**RECORDS SHOWN**
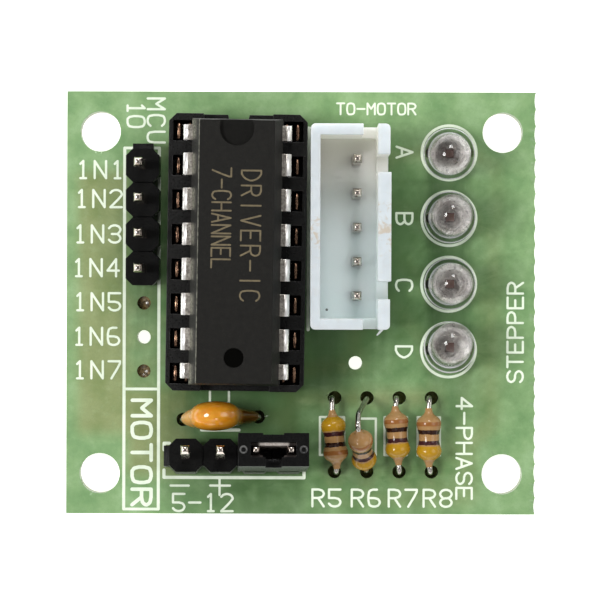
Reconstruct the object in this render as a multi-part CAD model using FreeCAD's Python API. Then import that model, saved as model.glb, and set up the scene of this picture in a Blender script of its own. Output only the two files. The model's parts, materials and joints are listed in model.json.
---
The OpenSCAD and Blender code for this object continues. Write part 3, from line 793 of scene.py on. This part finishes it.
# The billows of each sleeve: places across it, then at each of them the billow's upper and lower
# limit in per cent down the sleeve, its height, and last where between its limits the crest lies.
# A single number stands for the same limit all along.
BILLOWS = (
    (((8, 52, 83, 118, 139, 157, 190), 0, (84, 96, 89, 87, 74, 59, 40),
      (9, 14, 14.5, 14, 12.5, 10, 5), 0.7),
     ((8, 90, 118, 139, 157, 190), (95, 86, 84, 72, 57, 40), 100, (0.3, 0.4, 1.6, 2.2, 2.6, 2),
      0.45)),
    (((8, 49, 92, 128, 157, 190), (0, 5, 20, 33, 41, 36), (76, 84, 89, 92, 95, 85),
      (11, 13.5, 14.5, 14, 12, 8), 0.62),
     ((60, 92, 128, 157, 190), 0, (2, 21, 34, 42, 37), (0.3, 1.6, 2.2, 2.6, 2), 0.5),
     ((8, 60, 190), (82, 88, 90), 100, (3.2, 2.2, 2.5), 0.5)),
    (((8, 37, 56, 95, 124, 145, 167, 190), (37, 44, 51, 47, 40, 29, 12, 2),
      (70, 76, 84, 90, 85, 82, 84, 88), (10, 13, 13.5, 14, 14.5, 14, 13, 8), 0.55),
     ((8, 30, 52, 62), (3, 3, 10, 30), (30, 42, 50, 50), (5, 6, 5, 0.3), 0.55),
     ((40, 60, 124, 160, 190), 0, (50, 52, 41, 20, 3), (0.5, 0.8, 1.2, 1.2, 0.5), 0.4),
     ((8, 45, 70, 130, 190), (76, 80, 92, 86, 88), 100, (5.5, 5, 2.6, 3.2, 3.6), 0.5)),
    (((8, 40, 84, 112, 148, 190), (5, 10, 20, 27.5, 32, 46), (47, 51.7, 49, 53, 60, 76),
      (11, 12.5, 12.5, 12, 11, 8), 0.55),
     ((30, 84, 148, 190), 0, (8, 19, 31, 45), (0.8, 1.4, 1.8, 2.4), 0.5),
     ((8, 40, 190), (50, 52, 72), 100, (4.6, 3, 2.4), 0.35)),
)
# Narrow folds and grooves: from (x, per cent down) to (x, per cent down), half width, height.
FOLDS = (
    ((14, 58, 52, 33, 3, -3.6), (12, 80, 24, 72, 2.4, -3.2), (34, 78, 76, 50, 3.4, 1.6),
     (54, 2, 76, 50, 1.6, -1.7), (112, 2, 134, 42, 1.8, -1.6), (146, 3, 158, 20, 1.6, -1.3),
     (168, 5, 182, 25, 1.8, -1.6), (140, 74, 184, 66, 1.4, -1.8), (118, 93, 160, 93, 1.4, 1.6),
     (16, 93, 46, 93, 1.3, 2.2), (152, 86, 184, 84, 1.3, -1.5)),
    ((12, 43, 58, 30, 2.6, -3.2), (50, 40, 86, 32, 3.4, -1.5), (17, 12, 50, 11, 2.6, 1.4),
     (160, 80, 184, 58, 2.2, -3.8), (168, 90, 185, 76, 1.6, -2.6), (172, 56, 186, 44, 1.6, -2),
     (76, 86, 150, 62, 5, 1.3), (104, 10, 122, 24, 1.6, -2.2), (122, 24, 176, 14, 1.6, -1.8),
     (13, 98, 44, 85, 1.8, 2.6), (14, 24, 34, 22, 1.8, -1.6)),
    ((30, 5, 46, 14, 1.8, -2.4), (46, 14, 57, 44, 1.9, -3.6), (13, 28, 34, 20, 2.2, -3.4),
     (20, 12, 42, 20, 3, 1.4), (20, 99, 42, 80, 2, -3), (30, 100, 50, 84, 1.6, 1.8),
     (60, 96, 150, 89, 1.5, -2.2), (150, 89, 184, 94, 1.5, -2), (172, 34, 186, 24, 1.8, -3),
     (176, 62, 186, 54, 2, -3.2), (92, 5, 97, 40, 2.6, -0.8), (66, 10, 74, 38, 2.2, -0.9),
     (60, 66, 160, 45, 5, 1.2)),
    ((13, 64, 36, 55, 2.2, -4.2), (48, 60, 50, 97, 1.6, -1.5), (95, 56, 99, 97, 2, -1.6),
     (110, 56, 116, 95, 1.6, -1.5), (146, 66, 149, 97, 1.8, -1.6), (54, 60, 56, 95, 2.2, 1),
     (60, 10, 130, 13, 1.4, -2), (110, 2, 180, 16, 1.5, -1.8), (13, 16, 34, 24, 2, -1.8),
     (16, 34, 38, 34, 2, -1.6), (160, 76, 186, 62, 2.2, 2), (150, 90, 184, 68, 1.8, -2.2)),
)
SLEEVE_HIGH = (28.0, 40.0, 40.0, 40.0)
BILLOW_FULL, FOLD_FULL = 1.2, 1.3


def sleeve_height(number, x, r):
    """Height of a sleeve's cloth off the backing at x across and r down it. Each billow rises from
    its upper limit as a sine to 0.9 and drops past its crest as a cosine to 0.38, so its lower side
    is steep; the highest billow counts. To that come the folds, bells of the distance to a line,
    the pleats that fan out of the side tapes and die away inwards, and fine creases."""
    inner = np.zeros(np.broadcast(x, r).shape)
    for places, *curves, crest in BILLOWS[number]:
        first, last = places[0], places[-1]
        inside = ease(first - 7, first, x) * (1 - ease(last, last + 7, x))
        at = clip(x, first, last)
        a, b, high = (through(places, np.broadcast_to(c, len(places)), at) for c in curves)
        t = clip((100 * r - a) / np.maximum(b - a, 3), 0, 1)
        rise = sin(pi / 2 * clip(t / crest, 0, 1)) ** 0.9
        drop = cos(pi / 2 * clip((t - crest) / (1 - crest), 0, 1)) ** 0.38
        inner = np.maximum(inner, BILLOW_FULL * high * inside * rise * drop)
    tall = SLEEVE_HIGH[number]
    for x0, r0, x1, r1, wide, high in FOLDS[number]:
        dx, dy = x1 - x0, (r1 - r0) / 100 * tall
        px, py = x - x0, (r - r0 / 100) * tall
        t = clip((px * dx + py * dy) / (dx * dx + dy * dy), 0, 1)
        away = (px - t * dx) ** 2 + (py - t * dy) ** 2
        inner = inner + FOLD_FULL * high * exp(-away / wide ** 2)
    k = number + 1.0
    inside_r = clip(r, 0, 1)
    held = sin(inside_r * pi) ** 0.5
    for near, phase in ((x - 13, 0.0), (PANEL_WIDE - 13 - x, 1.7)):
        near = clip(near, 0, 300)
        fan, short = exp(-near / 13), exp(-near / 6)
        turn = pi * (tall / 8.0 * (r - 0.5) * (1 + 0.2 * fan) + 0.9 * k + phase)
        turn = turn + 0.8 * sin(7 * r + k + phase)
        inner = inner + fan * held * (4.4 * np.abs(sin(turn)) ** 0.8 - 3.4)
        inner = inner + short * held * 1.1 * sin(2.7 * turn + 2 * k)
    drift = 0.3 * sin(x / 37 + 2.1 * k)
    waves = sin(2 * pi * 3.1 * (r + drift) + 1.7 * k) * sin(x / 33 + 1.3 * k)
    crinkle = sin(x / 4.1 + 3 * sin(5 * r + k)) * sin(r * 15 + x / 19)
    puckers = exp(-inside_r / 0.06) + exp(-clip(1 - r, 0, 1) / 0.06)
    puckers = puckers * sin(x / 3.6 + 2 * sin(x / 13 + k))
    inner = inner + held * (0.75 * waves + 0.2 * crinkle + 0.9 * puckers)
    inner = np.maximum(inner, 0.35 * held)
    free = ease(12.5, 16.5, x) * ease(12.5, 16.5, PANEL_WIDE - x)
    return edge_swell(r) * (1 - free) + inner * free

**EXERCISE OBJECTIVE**
State the number of lines in this listing that contain the string "Blender", and add nothing else.

**SOLUTION BELOW**
2